Multimountain Passes Let You Sample Regional Ski Areas for One (Still Not That Low) Fee
Sports that naturally lend themselves to being outside and social distancing—golf, tennis, biking, fishing—are having a moment. And as winter sets in, add skiing and snowboarding to the list of safe sports du jour.
Those who hope to rack up the runs, but maybe not all at one place, might opt for a multiresort pass. The concept originated in Colorado, where many resorts were quick to hop on the bandwagon. The idea has been slower to take root in the Pacific Northwest, which has fewer of the destination resorts around which people plan their winters.
But now our local mountains are in on the trend in a big way, says Doug Fish, founder of Indy Pass, which seeks to give local, independently owned resorts a toehold in the multipass market.
“Most of the small and midsized resorts have plenty of capacity, and crowding is not an issue,” he says. “Within four hours you can get to half a dozen resorts.”
Here’s a look at some of the multiresort options, categorized by how much gnarl and shred you’re seeking.
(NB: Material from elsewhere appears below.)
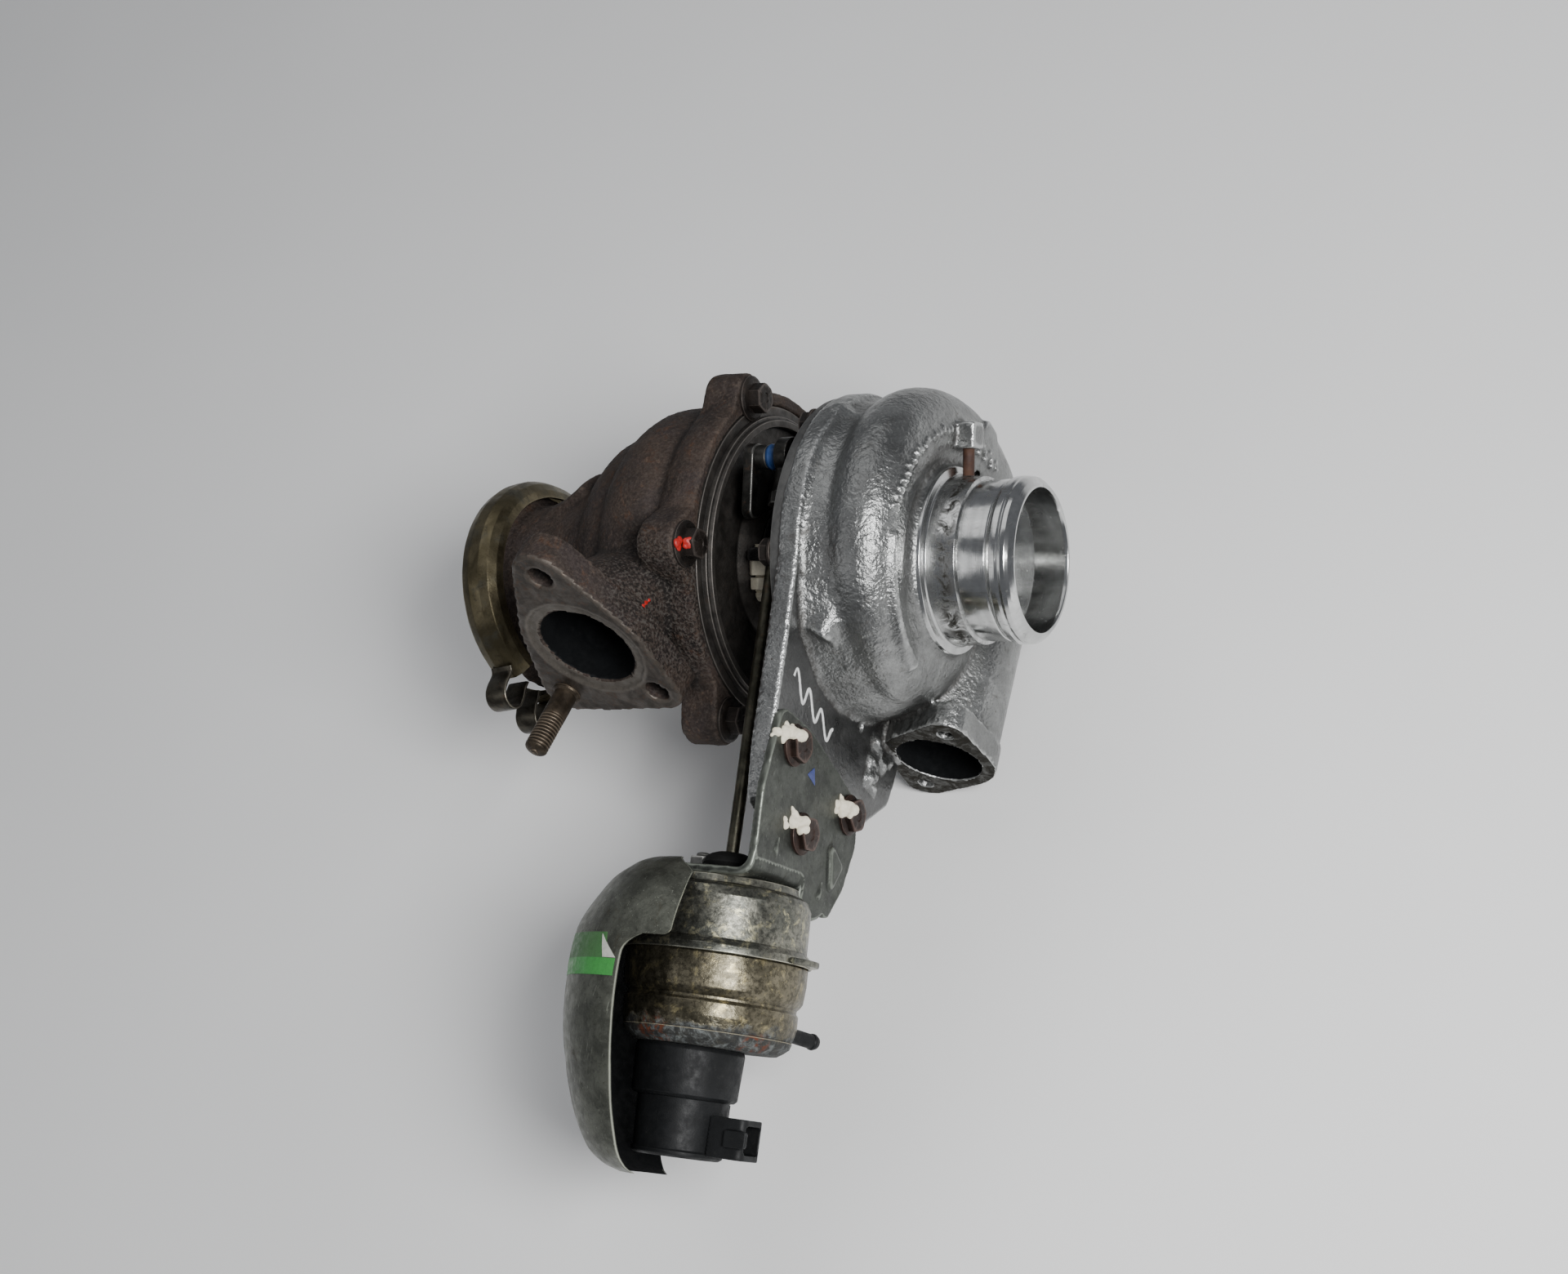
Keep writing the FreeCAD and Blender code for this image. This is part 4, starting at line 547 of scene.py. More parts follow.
def place(name, mesh, body=None, node=None, angle=38):
    mesh.polygons.foreach_set("use_smooth", [True] * len(mesh.polygons))
    if angle:
        mesh.set_sharp_from_angle(angle=math.radians(angle))
    obj = bpy.data.objects.new(name, mesh)
    bpy.context.scene.collection.objects.link(obj)
    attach(obj, body or (body_of(NODES[node])[0] if node else "housing"))
    if node:
        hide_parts(node)
    return obj


def side_frame(axis):
    axis = Vector(axis).normalized()
    u = axis.cross(Vector((0.13, 0.31, 0.94))).normalized()
    return axis, u, axis.cross(u)


def filleted(profile, radius, closed=True, steps=4):
    """Rounds a profile's corners. Gives (along, radius, wear, cavity) points."""
    points = [Vector((p[0], p[1])) for p in profile]
    area = sum(a.x * b.y - b.x * a.y for a, b in zip(points, points[1:] + points[:1]))
    sign = 1 if area > 0 else -1
    result = []
    count = len(points)
    for i, corner in enumerate(points):
        fillet = profile[i][2] if len(profile[i]) > 2 else radius
        if not closed and i in (0, count - 1):
            result.append((corner.x, corner.y, 0.0, 0.0))
            continue
        before = points[i - 1] - corner
        after = points[(i + 1) % count] - corner
        turn = (-before).x * after.y - (-before).y * after.x
        angle = before.angle(after, math.pi)
        if angle > math.radians(176) or fillet <= 0:
            result.append((corner.x, corner.y, 0.0, 0.0))
            continue
        reach = min(fillet / math.tan(angle / 2), before.length * 0.46, after.length * 0.46)
        start = corner + before.normalized() * reach
        end = corner + after.normalized() * reach
        sharp = min(1.0, (math.pi - angle) / 1.2)
        outer = turn * sign > 0
        for k in range(steps + 1):
            t = k / steps
            p = start * (1 - t) ** 2 + corner * (2 * t * (1 - t)) + end * t ** 2
            peak = math.sin(math.pi * (0.15 + 0.7 * t)) * sharp
            result.append((p.x, p.y, peak if outer else 0.0, 0.0 if outer else peak))
    return result


def lathe(name, profile, material, centre=ORIGIN, axis=X_AXIS, body=None, node=None, fillet=0.4,
          steps=128, closed=True, start=0.0, sweep=360.0, ripple=0.0, zero=None):
    """A turned piece from (along, radius) points, with rounded corners and a slightly uneven wall."""
    centre = Vector(centre)
    axis, u, w = side_frame(axis)
    if zero is not None:
        u = (zero - axis * zero.dot(axis)).normalized()
        w = axis.cross(u)
    line = filleted(profile, fillet, closed)
    whole = abs(sweep) >= 360
    columns = steps if whole else steps + 1
    verts, wear, cavity, faces = [], [], [], []
    for c in range(columns):
        a = math.radians(start + sweep * c / steps)
        out = u * math.cos(a) + w * math.sin(a)
        for along, r, worn, hollow in line:
            p = centre + axis * along + out * max(r, 0.001)
            if ripple:
                p += out * (ripple * (noise.noise(p * 0.09) + 0.4 * noise.noise(p * 0.3)))
            verts.append(p)
            wear.append(worn)
            cavity.append(hollow)
    rows = len(line)
    spans = rows if closed else rows - 1
    for c in range(columns if whole else columns - 1):
        d = (c + 1) % columns
        for r in range(spans):
            q = (r + 1) % rows
            faces.append((c * rows + r, c * rows + q, d * rows + q, d * rows + r))
    if not whole and closed:
        faces.append(tuple(range(rows)))
        faces.append(tuple(reversed(range((columns - 1) * rows, columns * rows))))
    return make(name, verts, faces, material, body, node, wear, cavity)


def tube(name, path, radius, material, body=None, node=None, sides=24, caps=True, flat=1.0, up=None):
    """A round bar along points. radius is one number or one for each point; flat squashes it across up."""
    path = [Vector(p) for p in path]
    count = len(path)
    radii = radius if isinstance(radius, (list, tuple)) else [radius] * count
    verts, faces = [], []
    tangent = (path[1] - path[0]).normalized()
    u = up.copy() if up is not None else side_frame(tangent)[1]
    for i, p in enumerate(path):
        ahead = path[min(i + 1, count - 1)] - path[max(i - 1, 0)]
        tangent = ahead.normalized()
        u = (u - tangent * u.dot(tangent)).normalized()
        w = tangent.cross(u)
        for k in range(sides):
            a = 2 * math.pi * k / sides
            verts.append(p + u * (radii[i] * math.cos(a) * flat) + w * (radii[i] * math.sin(a)))
    for i in range(count - 1):
        for k in range(sides):
            m = (k + 1) % sides
            faces.append((i * sides + k, i * sides + m, (i + 1) * sides + m, (i + 1) * sides + k))
    if caps:
        faces.append(tuple(reversed(range(sides))))
        faces.append(tuple(range((count - 1) * sides, count * sides)))
    return make(name, verts, faces, material, body, node)


def hex_head(name, seat, direction, across, height, material, body=None, node=None, washer=None, dome=0.35,
             spin=0.0, stretch=None):
    """A hexagon with rounded, chamfered corners, on a washer that is (radius, thickness)."""
    axis, u, w = side_frame(direction)
    layers = [(0.0, 0.985), (0.12, 1.0), (height - dome * 2.2, 1.0), (height - dome, 0.97),
              (height - dome * 0.25, 0.86),
              (height, 0.72), (height, 0.4), (height - 0.25, 0.34), (height - 0.3, 0.001)]
    base = washer[1] if washer else 0.0
    verts, faces, wear = [], [], []
    sides = 48
    for level, scale in layers:
        for k in range(sides):
            a = 2 * math.pi * k / sides
            wedge = (a + math.pi / 6) % (math.pi / 3) - math.pi / 6
            flat_r = across / 2 / math.cos(wedge)
            round_r = across / 2 * 1.12
            r = min(flat_r, round_r) * 1.0
            if scale < 0.98:
                r = min(r, across / 2 * 1.12 * scale / 0.9) if scale > 0.8 else across / 2 * scale
            p = seat + axis * (base + level) + (u * math.cos(a + spin) + w * math.sin(a + spin)) * r
            verts.append(p)
            wear.append(1.0 if 0.8 < scale < 0.99 and level > 1 else 0.6 * (abs(wedge) > 0.42))
    rows = len(layers)
    for i in range(rows - 1):
        for k in range(sides):
            m = (k + 1) % sides
            faces.append((i * sides + k, i * sides + m, (i + 1) * sides + m, (i + 1) * sides + k))
    obj = make(name, verts, faces, material, body, node, wear, None, 30)
    pieces = [obj]
    if washer:
        r, t = washer
        pieces.append(lathe(name + "_flange",
                            [(0, 0.5), (0, r), (t * 0.6, r), (t, r * 0.86), (t + 0.3, across * 0.5),
                                               (t + 0.3, 0.5)], material, seat, direction, body, node, 0.3,
                            64))
    return pieces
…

For the casual skier who may hit the slopes a few weekends a year, the Indy Pass grants two days of skiing at any of 56 resorts for $199 ($299 for the no-blackout-dates version, and $99 for kids 12 and under). Indy holders could head to Hoodoo Ski Area near Sisters or take a long weekend and hit Mission Ridge Ski & Board Resort in Wenatchee. Fish’s pick is the often-overlooked White Pass Ski Area, just over two and a half hours from Portland but tucked away enough that Seattle crowds give it a miss.
Ikon Pass Central
Oregon’s Mount Bachelor has signed on with one of the big behemoths in this game, the Ikon Pass. There are many levels, but the Ikon Base Pass ($849, some blackout dates apply) grants five days of skiing at each of 27 resorts, including Bachelor, plus unlimited days at 14 others, among them the Summit at Snoqualmie and Crystal Mountain Resort—why should Seattle-area skiers get them all to themselves?
Season Passes with Perks
Committed skiers will probably want to stick with season passes at Timberline Resort or Mount Hood Meadows, which makes the most fiscal sense if you’re planning 10 or more ski days. Both also offer some perks at other resorts for season-pass holders. Timberline fans can buy a Fusion Pass, which gives them access to Mt Hood Skibowl, just down the road (a great choice for days when Timberline runs out of capacity) as well as reciprocal privileges at 50-plus Powder Alliance resort members. That translates to three free days of skiing at drivable destinations including Bogus Basin in Idaho and Sierra-at-Tahoe in California. Meadows is a multiresort pass outlier; its season pass program’s only swaps are with the venerable Mt Baker Ski Area, where passholders are entitled to five free days (Christmas holidays are blocked out) and three days at Whitefish Mountain Resort in Montana (no blackouts).
Pricing and details can be in flux; check pass and resort websites for the latest.